The central dilemma is between the public-policy goal of using state purchasing power to drive climate transparency and the practical burdens of producing reliable, auditable emissions and financial-risk data: greater transparency can drive better procurement and investor decisions, but it comes at the cost of substantial data collection, verification expense, and potential competitive impacts for contractors and their suppliers.

The statute sets reporting obligations but purposefully delegates technical detail to implementing regulations; that delegation creates immediate implementation uncertainty. The rules will need to define measurement methodologies, scope 3 boundaries, acceptable data sources, verification requirements, and how companies should disclose proprietary or security-sensitive information.

Those decisions materially affect compliance costs and data comparability — small methodological choices will determine whether reported data are usable for procurement decisions or primarily symbolic.

Another open question is enforcement and consequences.
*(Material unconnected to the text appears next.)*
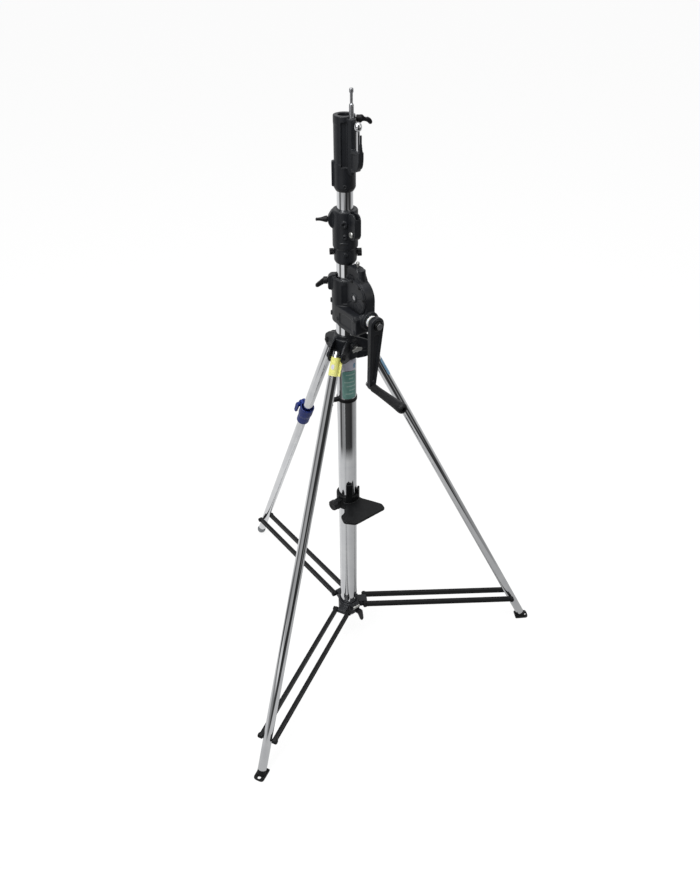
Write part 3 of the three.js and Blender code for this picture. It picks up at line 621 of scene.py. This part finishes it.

The bill requires reporting but does not specify penalties, procurement disqualification rules, or incentives for compliance.

That leaves a choice to regulators and procurement officials about whether the regime will be enforced through contract terms, sanctions, scoring benefits, or merely informational disclosure. Finally, the practical challenges of scope 3 accounting — upstream supplier opacity, inconsistent emissions factors, and double-counting — risk producing low-quality or non-comparable disclosures unless the implementing regulations require standardized methods and verification.